• STATED GOAL
Return verbatim the inclusive range of lines running from the line that contains "the bounding box." to the line that contains "NODES[node].hide_render = NODES[node].hide_viewport". Omit every other line.

• STORED DATA
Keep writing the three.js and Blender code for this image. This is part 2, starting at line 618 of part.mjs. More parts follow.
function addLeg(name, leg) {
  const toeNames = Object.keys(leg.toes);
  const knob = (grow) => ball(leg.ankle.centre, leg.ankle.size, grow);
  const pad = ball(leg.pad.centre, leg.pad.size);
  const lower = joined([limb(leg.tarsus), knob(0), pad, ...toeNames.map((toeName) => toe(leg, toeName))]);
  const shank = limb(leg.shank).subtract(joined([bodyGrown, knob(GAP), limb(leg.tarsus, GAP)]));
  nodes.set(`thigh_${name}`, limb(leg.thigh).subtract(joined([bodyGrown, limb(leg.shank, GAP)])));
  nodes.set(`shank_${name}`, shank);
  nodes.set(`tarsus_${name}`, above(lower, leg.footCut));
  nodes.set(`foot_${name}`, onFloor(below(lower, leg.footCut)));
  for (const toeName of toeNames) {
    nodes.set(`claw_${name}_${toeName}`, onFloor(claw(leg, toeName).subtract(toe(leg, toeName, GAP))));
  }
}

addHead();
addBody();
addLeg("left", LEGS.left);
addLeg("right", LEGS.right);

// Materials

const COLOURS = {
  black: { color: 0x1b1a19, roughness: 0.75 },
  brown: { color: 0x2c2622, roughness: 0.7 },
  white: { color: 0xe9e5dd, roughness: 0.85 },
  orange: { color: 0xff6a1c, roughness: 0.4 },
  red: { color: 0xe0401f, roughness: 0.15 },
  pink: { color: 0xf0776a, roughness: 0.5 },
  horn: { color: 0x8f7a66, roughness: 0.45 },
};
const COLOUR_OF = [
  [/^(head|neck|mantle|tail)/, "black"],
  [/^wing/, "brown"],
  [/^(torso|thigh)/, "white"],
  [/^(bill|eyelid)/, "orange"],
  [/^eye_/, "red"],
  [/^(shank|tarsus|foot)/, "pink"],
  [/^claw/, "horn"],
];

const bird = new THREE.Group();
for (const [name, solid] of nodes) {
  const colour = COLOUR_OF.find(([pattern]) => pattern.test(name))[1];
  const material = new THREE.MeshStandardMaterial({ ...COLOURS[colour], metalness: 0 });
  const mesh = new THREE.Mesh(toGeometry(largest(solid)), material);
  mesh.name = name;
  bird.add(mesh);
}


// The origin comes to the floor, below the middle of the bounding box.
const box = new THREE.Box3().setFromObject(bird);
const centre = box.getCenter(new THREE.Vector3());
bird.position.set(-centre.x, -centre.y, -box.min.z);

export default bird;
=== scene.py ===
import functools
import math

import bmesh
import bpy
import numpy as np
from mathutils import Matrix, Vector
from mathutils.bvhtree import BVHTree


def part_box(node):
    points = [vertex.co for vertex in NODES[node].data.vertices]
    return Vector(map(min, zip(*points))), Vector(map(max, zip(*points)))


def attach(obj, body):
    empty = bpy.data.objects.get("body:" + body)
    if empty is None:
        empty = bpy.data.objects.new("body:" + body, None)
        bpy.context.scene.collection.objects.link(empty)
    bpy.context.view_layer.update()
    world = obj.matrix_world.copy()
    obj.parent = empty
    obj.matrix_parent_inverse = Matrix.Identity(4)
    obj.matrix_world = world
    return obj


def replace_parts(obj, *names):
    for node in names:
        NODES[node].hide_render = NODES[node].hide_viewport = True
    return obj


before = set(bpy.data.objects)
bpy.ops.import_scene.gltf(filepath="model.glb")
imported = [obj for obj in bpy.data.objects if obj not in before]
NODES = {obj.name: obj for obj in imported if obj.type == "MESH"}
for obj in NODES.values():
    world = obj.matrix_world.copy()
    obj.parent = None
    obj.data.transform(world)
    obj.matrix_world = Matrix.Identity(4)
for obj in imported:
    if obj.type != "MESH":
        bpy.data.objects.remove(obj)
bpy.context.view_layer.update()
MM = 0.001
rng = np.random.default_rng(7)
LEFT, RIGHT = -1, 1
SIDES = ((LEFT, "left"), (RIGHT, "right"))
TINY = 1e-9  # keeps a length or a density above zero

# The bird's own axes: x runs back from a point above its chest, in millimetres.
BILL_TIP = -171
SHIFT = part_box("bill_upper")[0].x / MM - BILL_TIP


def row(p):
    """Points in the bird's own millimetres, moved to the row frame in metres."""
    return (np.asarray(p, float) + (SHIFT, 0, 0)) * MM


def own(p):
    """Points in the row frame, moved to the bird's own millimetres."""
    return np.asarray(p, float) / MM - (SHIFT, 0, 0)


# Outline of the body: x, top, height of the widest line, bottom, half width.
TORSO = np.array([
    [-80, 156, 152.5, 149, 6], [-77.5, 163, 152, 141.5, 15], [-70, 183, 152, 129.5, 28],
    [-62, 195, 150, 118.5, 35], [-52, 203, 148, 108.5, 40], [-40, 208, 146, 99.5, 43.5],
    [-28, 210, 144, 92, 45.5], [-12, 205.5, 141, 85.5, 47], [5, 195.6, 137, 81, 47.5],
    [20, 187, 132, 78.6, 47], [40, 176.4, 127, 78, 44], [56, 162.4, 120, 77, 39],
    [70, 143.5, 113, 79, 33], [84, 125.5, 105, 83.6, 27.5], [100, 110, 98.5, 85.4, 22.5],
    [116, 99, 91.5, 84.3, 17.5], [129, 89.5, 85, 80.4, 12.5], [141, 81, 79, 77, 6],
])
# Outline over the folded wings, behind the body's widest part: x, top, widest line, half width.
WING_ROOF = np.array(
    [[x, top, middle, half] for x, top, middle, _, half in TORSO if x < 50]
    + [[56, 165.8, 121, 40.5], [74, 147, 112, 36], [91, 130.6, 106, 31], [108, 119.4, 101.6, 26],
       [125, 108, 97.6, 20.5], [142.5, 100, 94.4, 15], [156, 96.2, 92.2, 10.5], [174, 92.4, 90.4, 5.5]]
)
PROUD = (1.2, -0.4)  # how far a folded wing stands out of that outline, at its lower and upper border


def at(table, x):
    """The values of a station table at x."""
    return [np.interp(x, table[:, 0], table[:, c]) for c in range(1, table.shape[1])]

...

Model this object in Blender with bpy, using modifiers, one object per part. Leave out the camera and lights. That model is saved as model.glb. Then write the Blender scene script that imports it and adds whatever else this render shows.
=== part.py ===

...

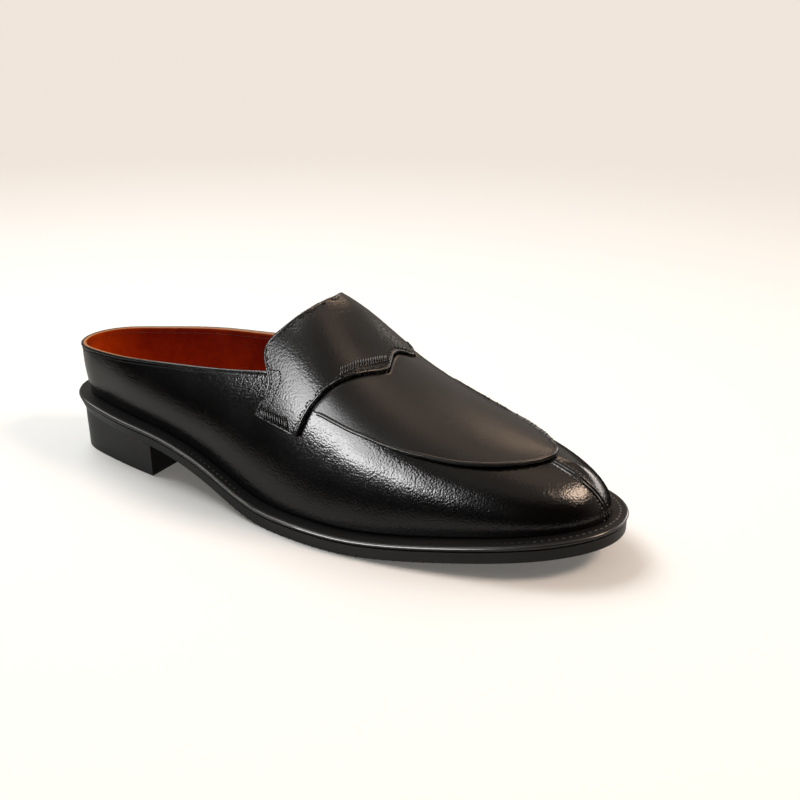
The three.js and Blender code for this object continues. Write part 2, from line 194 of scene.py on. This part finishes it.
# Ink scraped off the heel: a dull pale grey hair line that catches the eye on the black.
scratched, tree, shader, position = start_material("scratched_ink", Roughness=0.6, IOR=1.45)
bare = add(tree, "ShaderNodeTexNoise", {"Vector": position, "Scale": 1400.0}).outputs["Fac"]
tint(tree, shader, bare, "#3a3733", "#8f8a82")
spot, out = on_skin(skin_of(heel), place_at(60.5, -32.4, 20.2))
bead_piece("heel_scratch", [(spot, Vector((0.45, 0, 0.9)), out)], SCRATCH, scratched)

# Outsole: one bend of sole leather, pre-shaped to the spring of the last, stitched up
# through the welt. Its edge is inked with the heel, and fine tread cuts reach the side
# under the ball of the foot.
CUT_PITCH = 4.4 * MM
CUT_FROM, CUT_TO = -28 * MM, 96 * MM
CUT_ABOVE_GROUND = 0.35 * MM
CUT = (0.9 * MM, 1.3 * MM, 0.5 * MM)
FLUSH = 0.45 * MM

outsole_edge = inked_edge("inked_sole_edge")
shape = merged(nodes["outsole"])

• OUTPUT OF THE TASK
// The origin comes to the floor, below the middle of the bounding box.
const box = new THREE.Box3().setFromObject(bird);
const centre = box.getCenter(new THREE.Vector3());
bird.position.set(-centre.x, -centre.y, -box.min.z);

export default bird;
=== scene.py ===
import functools
import math

import bmesh
import bpy
import numpy as np
from mathutils import Matrix, Vector
from mathutils.bvhtree import BVHTree


def part_box(node):
    points = [vertex.co for vertex in NODES[node].data.vertices]
    return Vector(map(min, zip(*points))), Vector(map(max, zip(*points)))


def attach(obj, body):
    empty = bpy.data.objects.get("body:" + body)
    if empty is None:
        empty = bpy.data.objects.new("body:" + body, None)
        bpy.context.scene.collection.objects.link(empty)
    bpy.context.view_layer.update()
    world = obj.matrix_world.copy()
    obj.parent = empty
    obj.matrix_parent_inverse = Matrix.Identity(4)
    obj.matrix_world = world
    return obj


def replace_parts(obj, *names):
    for node in names:
        NODES[node].hide_render = NODES[node].hide_viewport = True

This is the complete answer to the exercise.